There was another
item on BBC» local news at the weekend, about this:
Sutton Wick air crash, 60 years on
5 March 2017 Last updated at 00:08 GMT
A Blackburn Beverley aircraft crashed in Sutton Wick, now in Oxfordshire, on 5 March 1957.
The crash killed 15 members of the RAF▸ , two civilians (on the ground) and a number of police dogs.
Another man, badly burned in the accident, later killed himself.
I'd not heard of that before, and I think it must be off the beginning of the kind of "cuttings library" that gets searched when a new news item comes in. Zeebrugge is certainly in that library, but another one that is too old or too foreign is the sinking of the Skagerrak on 7 September 1966.
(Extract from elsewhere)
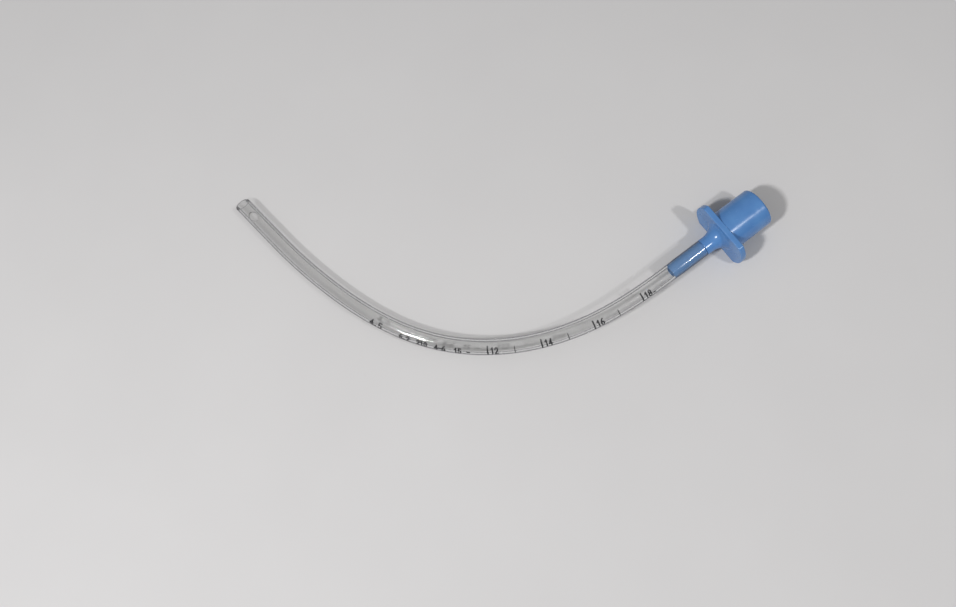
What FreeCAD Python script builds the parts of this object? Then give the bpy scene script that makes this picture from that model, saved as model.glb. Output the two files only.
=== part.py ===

That's my near miss - I'd crossed from Norway to Denmark in August with a school party. It was pretty shocking to realise that a ship like that could be lost in a summer storm.
This was a brand new merry-go-round ferry, with a door/ramp at the stern only, but it foundered in a storm bad enough to batter in that door. Despite that, only one or two died*, and 98 passengers and 46 crew were rescued, which probably explains why it is not well-known. Most were picked up by Danish Air Force Sikorsky S61-As (our Sea Kings), also new in service, so this was notable as one of the first successful offshore mass rescues.
*Reports disagree, and there is some uncertainty about the manifest.